### [Written request]
The data below needs to be returned exactly, line for line.

### [Dataset extract]
-------------------------

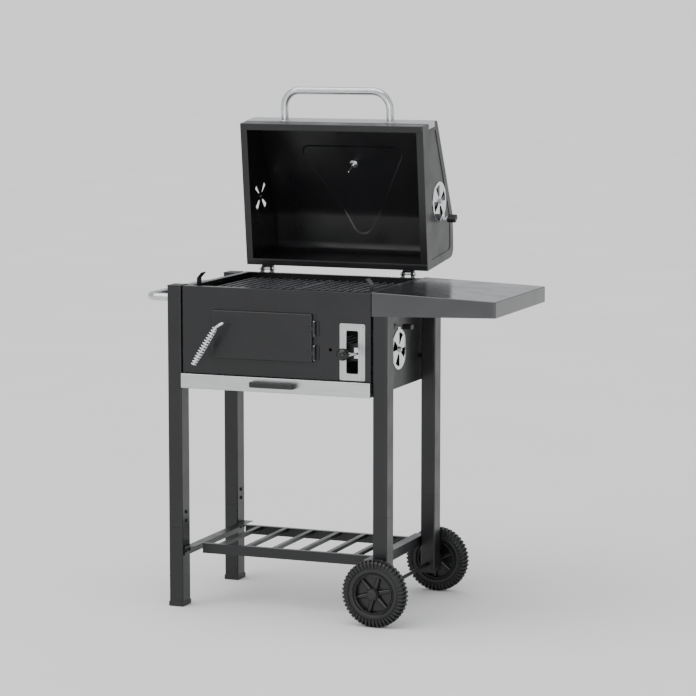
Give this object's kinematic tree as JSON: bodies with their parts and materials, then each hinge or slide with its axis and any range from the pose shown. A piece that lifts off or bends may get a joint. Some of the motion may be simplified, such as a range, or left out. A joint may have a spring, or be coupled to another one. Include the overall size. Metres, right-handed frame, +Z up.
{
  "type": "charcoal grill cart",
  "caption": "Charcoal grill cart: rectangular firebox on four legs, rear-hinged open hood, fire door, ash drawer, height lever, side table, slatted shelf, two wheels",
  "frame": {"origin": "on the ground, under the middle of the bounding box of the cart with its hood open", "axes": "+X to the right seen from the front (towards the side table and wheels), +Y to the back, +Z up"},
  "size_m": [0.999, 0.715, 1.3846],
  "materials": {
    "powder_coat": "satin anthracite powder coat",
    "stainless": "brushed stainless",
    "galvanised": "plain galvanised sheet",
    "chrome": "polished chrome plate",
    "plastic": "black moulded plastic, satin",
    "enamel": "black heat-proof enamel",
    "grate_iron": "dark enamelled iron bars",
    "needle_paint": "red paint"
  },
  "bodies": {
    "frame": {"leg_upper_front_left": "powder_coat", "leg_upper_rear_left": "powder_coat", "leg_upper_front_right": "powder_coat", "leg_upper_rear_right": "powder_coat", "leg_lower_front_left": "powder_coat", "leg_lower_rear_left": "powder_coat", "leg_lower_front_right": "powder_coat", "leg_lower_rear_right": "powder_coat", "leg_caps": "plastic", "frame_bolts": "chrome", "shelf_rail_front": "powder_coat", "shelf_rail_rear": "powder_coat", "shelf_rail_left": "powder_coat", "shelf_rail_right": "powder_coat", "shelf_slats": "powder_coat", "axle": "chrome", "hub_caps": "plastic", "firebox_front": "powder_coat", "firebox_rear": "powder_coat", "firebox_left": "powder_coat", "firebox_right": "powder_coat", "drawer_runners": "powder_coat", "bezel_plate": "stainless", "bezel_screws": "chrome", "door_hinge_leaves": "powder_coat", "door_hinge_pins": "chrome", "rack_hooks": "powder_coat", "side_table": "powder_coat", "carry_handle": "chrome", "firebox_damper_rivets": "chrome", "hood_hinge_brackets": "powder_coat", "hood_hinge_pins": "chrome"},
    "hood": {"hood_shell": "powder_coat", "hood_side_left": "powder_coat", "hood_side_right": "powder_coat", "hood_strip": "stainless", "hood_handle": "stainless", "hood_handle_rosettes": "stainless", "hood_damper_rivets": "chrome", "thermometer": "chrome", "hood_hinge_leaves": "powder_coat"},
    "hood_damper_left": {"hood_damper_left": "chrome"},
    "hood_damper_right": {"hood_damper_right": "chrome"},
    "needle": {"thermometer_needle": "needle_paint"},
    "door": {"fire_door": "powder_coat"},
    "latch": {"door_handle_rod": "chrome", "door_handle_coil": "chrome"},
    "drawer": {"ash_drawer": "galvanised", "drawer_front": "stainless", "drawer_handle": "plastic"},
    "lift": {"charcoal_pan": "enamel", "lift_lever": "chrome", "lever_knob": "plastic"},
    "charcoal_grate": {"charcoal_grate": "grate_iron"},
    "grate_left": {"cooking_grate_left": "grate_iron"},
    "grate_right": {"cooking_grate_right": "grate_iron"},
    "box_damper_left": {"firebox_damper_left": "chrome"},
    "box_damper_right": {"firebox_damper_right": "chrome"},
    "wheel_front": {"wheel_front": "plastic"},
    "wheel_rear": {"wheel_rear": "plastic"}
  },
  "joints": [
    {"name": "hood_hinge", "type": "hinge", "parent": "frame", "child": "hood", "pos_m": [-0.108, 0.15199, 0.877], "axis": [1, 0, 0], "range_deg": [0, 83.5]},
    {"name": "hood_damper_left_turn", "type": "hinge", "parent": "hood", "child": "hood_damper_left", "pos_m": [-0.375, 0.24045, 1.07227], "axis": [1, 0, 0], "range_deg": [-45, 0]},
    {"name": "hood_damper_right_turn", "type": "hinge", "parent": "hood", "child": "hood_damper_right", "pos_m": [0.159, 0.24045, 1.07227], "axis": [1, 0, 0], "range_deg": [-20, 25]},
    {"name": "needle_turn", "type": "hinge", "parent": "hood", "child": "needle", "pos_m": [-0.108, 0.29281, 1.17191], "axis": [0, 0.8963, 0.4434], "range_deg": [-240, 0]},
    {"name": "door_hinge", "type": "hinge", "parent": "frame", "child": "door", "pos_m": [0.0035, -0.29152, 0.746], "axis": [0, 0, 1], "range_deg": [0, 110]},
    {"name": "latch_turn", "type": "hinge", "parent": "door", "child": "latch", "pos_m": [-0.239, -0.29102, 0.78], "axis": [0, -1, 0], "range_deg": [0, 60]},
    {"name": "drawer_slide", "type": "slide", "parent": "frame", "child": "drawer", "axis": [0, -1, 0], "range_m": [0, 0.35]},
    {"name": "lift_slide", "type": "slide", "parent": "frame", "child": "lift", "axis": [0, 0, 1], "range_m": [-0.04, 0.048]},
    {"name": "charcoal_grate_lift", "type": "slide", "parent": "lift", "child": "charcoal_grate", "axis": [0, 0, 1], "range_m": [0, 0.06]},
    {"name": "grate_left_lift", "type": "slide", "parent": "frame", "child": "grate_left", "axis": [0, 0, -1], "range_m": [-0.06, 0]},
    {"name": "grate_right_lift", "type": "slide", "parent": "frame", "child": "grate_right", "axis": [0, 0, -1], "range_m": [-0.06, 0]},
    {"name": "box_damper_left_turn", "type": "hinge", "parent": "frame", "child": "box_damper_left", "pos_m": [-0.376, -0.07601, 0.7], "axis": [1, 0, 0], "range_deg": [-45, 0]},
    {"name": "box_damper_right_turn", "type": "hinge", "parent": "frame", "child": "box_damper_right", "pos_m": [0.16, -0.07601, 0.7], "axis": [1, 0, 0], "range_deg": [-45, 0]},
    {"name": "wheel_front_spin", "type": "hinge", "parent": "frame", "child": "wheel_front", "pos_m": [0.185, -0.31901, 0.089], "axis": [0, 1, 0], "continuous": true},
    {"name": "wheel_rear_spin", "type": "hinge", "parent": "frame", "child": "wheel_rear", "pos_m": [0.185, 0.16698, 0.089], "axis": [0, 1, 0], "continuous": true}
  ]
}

-------------------------

### [Solution to this problem]
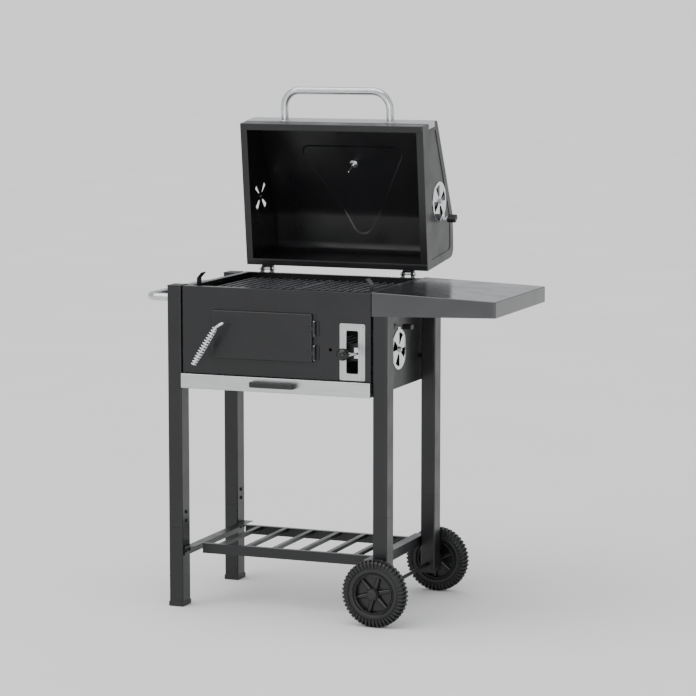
Give this object's kinematic tree as JSON: bodies with their parts and materials, then each hinge or slide with its axis and any range from the pose shown. A piece that lifts off or bends may get a joint. Some of the motion may be simplified, such as a range, or left out. A joint may have a spring, or be coupled to another one. Include the overall size. Metres, right-handed frame, +Z up.
{
  "type": "charcoal grill cart",
  "caption": "Charcoal grill cart: rectangular firebox on four legs, rear-hinged open hood, fire door, ash drawer, height lever, side table, slatted shelf, two wheels",
  "frame": {"origin": "on the ground, under the middle of the bounding box of the cart with its hood open", "axes": "+X to the right seen from the front (towards the side table and wheels), +Y to the back, +Z up"},
  "size_m": [0.999, 0.715, 1.3846],
  "materials": {
    "powder_coat": "satin anthracite powder coat",
    "stainless": "brushed stainless",
    "galvanised": "plain galvanised sheet",
    "chrome": "polished chrome plate",
    "plastic": "black moulded plastic, satin",
    "enamel": "black heat-proof enamel",
    "grate_iron": "dark enamelled iron bars",
    "needle_paint": "red paint"
  },
  "bodies": {
    "frame": {"leg_upper_front_left": "powder_coat", "leg_upper_rear_left": "powder_coat", "leg_upper_front_right": "powder_coat", "leg_upper_rear_right": "powder_coat", "leg_lower_front_left": "powder_coat", "leg_lower_rear_left": "powder_coat", "leg_lower_front_right": "powder_coat", "leg_lower_rear_right": "powder_coat", "leg_caps": "plastic", "frame_bolts": "chrome", "shelf_rail_front": "powder_coat", "shelf_rail_rear": "powder_coat", "shelf_rail_left": "powder_coat", "shelf_rail_right": "powder_coat", "shelf_slats": "powder_coat", "axle": "chrome", "hub_caps": "plastic", "firebox_front": "powder_coat", "firebox_rear": "powder_coat", "firebox_left": "powder_coat", "firebox_right": "powder_coat", "drawer_runners": "powder_coat", "bezel_plate": "stainless", "bezel_screws": "chrome", "door_hinge_leaves": "powder_coat", "door_hinge_pins": "chrome", "rack_hooks": "powder_coat", "side_table": "powder_coat", "carry_handle": "chrome", "firebox_damper_rivets": "chrome", "hood_hinge_brackets": "powder_coat", "hood_hinge_pins": "chrome"},
    "hood": {"hood_shell": "powder_coat", "hood_side_left": "powder_coat", "hood_side_right": "powder_coat", "hood_strip": "stainless", "hood_handle": "stainless", "hood_handle_rosettes": "stainless", "hood_damper_rivets": "chrome", "thermometer": "chrome", "hood_hinge_leaves": "powder_coat"},
    "hood_damper_left": {"hood_damper_left": "chrome"},
    "hood_damper_right": {"hood_damper_right": "chrome"},
    "needle": {"thermometer_needle": "needle_paint"},
    "door": {"fire_door": "powder_coat"},
    "latch": {"door_handle_rod": "chrome", "door_handle_coil": "chrome"},
    "drawer": {"ash_drawer": "galvanised", "drawer_front": "stainless", "drawer_handle": "plastic"},
    "lift": {"charcoal_pan": "enamel", "lift_lever": "chrome", "lever_knob": "plastic"},
    "charcoal_grate": {"charcoal_grate": "grate_iron"},
    "grate_left": {"cooking_grate_left": "grate_iron"},
    "grate_right": {"cooking_grate_right": "grate_iron"},
    "box_damper_left": {"firebox_damper_left": "chrome"},
    "box_damper_right": {"firebox_damper_right": "chrome"},
    "wheel_front": {"wheel_front": "plastic"},
    "wheel_rear": {"wheel_rear": "plastic"}
  },
  "joints": [
    {"name": "hood_hinge", "type": "hinge", "parent": "frame", "child": "hood", "pos_m": [-0.108, 0.15199, 0.877], "axis": [1, 0, 0], "range_deg": [0, 83.5]},
    {"name": "hood_damper_left_turn", "type": "hinge", "parent": "hood", "child": "hood_damper_left", "pos_m": [-0.375, 0.24045, 1.07227], "axis": [1, 0, 0], "range_deg": [-45, 0]},
    {"name": "hood_damper_right_turn", "type": "hinge", "parent": "hood", "child": "hood_damper_right", "pos_m": [0.159, 0.24045, 1.07227], "axis": [1, 0, 0], "range_deg": [-20, 25]},
    {"name": "needle_turn", "type": "hinge", "parent": "hood", "child": "needle", "pos_m": [-0.108, 0.29281, 1.17191], "axis": [0, 0.8963, 0.4434], "range_deg": [-240, 0]},
    {"name": "door_hinge", "type": "hinge", "parent": "frame", "child": "door", "pos_m": [0.0035, -0.29152, 0.746], "axis": [0, 0, 1], "range_deg": [0, 110]},
    {"name": "latch_turn", "type": "hinge", "parent": "door", "child": "latch", "pos_m": [-0.239, -0.29102, 0.78], "axis": [0, -1, 0], "range_deg": [0, 60]},
    {"name": "drawer_slide", "type": "slide", "parent": "frame", "child": "drawer", "axis": [0, -1, 0], "range_m": [0, 0.35]},
    {"name": "lift_slide", "type": "slide", "parent": "frame", "child": "lift", "axis": [0, 0, 1], "range_m": [-0.04, 0.048]},
    {"name": "charcoal_grate_lift", "type": "slide", "parent": "lift", "child": "charcoal_grate", "axis": [0, 0, 1], "range_m": [0, 0.06]},
    {"name": "grate_left_lift", "type": "slide", "parent": "frame", "child": "grate_left", "axis": [0, 0, -1], "range_m": [-0.06, 0]},
    {"name": "grate_right_lift", "type": "slide", "parent": "frame", "child": "grate_right", "axis": [0, 0, -1], "range_m": [-0.06, 0]},
    {"name": "box_damper_left_turn", "type": "hinge", "parent": "frame", "child": "box_damper_left", "pos_m": [-0.376, -0.07601, 0.7], "axis": [1, 0, 0], "range_deg": [-45, 0]},
    {"name": "box_damper_right_turn", "type": "hinge", "parent": "frame", "child": "box_damper_right", "pos_m": [0.16, -0.07601, 0.7], "axis": [1, 0, 0], "range_deg": [-45, 0]},
    {"name": "wheel_front_spin", "type": "hinge", "parent": "frame", "child": "wheel_front", "pos_m": [0.185, -0.31901, 0.089], "axis": [0, 1, 0], "continuous": true},
    {"name": "wheel_rear_spin", "type": "hinge", "parent": "frame", "child": "wheel_rear", "pos_m": [0.185, 0.16698, 0.089], "axis": [0, 1, 0], "continuous": true}
  ]
}